The killings in Jos have become a source of concern to the government and citizens of the area. “I am deeply saddened by the activities of criminals who are trying to disrupt the peace of our state,” said Governor Simon Lalong. However, the Jos killings are not isolated incidents. While there may be no reliable statistics, the menace of missing persons and ritual killings across the country has become pronounced. Many of the missing persons are said to be victims of ritual killings. Indeed, it has become so obvious that a civil society organisation, ‘Enough is Enough’, has opened a website to document the trend.

In March 2014, the nation, for instance, was thrown into confusion when a kidnappers’ den was discovered in Soka community, Ibadan, Oyo State. After the den was raided by some commercial motorcyclists who were searching for two of their missing colleagues, human skulls, dried human parts alongside malnourished victims reportedly reserved for ritual purposes, were discovered. Since that incident, many other suspected ritual killings, have been reported. In August 2018, the Lagos police arrested one Taiwo Akinola, a suspected cult member, for allegedly attempting to kill his mother for money rituals.

But perhaps one of the most celebrated cases was that of the Port Harcourt serial killer, Gracious David-West, who reportedly lured seven young ladies with high-risk lifestyle across Lagos, Imo and Rivers State to hotels and murdered them, allegedly for rituals. Similarly, Ms Iniobong Umoren, a young graduate who was raped and murdered while searching for a job in Uyo environs, Akwa Ibom State, not long ago, was allegedly used for ritual purposes.
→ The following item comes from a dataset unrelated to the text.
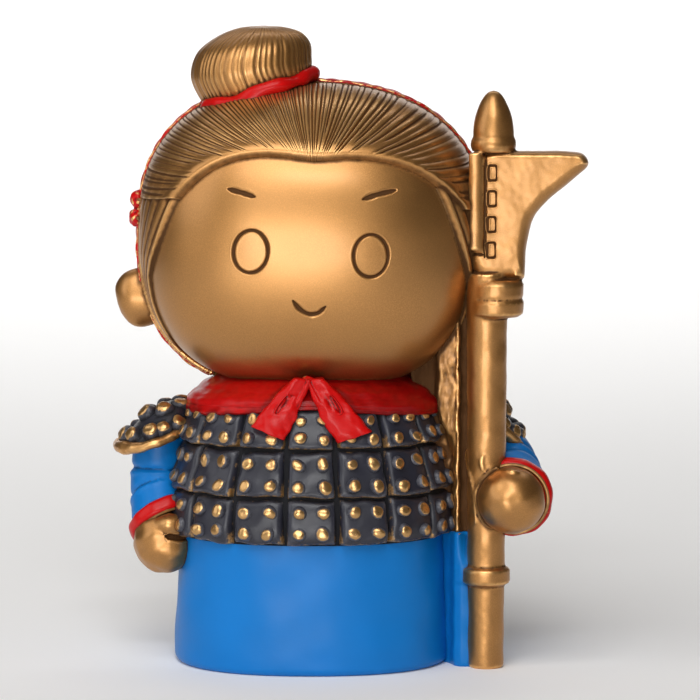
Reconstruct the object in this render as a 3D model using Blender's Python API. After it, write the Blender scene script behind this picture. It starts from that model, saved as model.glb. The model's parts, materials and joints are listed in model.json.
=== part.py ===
"""A painted resin figurine of a standing palace guard: big round head with a topknot, scarf, scale armour,
robe, and a dagger-axe held upright at the left side. The whole figure is one casting, so it is one solid.

Metres, +Z up. The figure faces -Y and its dagger-axe is at +X. The origin is the middle of the robe's underside.
"""

import math

import bmesh
import bpy
from mathutils import Matrix, Vector

MM = 0.001

# Robe
ROBE_WIDTH = 43.2 * MM
ROBE_DEPTH = 36.6 * MM
ROBE_HEIGHT = 20.3 * MM
HEM_ROUNDING = 1.2 * MM
WAIST_TAPER = 0.8 * MM
BODY_SQUARENESS = 2.3

# Armour
LAME_ROWS = 3
LAME_PITCH = 7.3 * MM
PLATE_COLUMNS = 16
PLATE_GAP = 0.6 * MM
ROW_GAP = 0.45 * MM
PLATE_THICKNESS = 1.3 * MM
PLATE_TILT = 0.5 * MM
STUD_RADIUS = 1.15 * MM
STUD_HEIGHT = 0.95 * MM
STUD_SIDES = 4
CHEST_SWELL = 0.5 * MM
SHOULDER_SLOPE = 3.4 * MM

# Scarf
SCARF_HEIGHT = 5.0 * MM
SCARF_FLARE = 1.5 * MM
SCARF_SAG = 1.5 * MM
SCARF_TAIL_LENGTH = 10.4 * MM
SCARF_TAIL_THICKNESS = 1.1 * MM
SCARF_KNOT_WIDTH = 3.4 * MM

# Head
HEAD_WIDTH = 54.0 * MM
HEAD_DEPTH = 43.0 * MM
CROWN_HEIGHT = 22.9 * MM
JAW_HEIGHT = 25.7 * MM
CHIN_SINK = 4.2 * MM
HEAD_SQUARENESS = 2.6
CROWN_SQUARENESS = 2.35
HEAD_ROLL = math.radians(2.0)
HAIR_THICKNESS = 1.0 * MM
HAIR_ROLL = 0.5 * MM
STRAND_DEPTH = 0.45 * MM
SIDELOCK_WIDTH = 3.2 * MM
SIDELOCK_LENGTH = 13.5 * MM
SIDELOCK_PROUD = 0.9 * MM
HAIRLINE_HEIGHT = 12.9 * MM
PEAK_DIP = 0.6 * MM
COMB_CENTRE_HEIGHT = 8.6 * MM
COMB_SPREAD = math.radians(99)
FRONT_STRANDS = 20
BACK_STRANDS = 10

# Straps, ears and topknot
STRAP_WIDTH = 3.0 * MM
STRAP_PROUD = 0.45 * MM
CORD_RADIUS = 0.6 * MM
KNOT_RADIUS = 1.5 * MM
STRAP_END = math.radians(-54)
EAR_HEIGHT = 9.2 * MM
EAR_PROUD = 4.6 * MM
TOPKNOT_RADIUS = 9.5 * MM
TOPKNOT_HEIGHT = 10.4 * MM
TOPKNOT_OFFSET = 9.3 * MM
TOPKNOT_LEAN = math.radians(20)
TOPKNOT_STRANDS = 14
TIE_RADIUS = 1.15 * MM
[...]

But the gruesome murder of a 300 Level undergraduate of Delta State University, Abraka, Elozino Ogege by a gang of four yahoo boys was horrifying. One of the criminals told the police that they took the young lady to a bush where they plucked out one of her eyes while she was still alive. “She was even crying and begging us to forgive her and let her go, but we plucked the other eye, removed her breast and heart before she died,” he said.

But the questions inevitably arise: What are the motives? What could be the cause of these grim acts of violence against fellow human beings, and indeed, the society? The young man who allegedly killed the girl friend in Jos is said to be the son of a lecturer. Indeed, many of our university campuses have become breeding grounds for Yahoo boys and girls. What could account for these barbaric acts of violence even among the educated?

Many attribute the menace to the growing sense of desperation to acquire wealth, without work. Amid the prevailing poverty and joblessness in the land, many have resorted to doing anything, no matter how weird, for wealth. There is no proven link between the costly rituals and the instant wealth promised through magical potions by herbalists and voodoo practitioners. Yet, the society is ravaged by it. The surge in impunity will persist unless the society punishes stiffly and promptly all proven cases of criminality.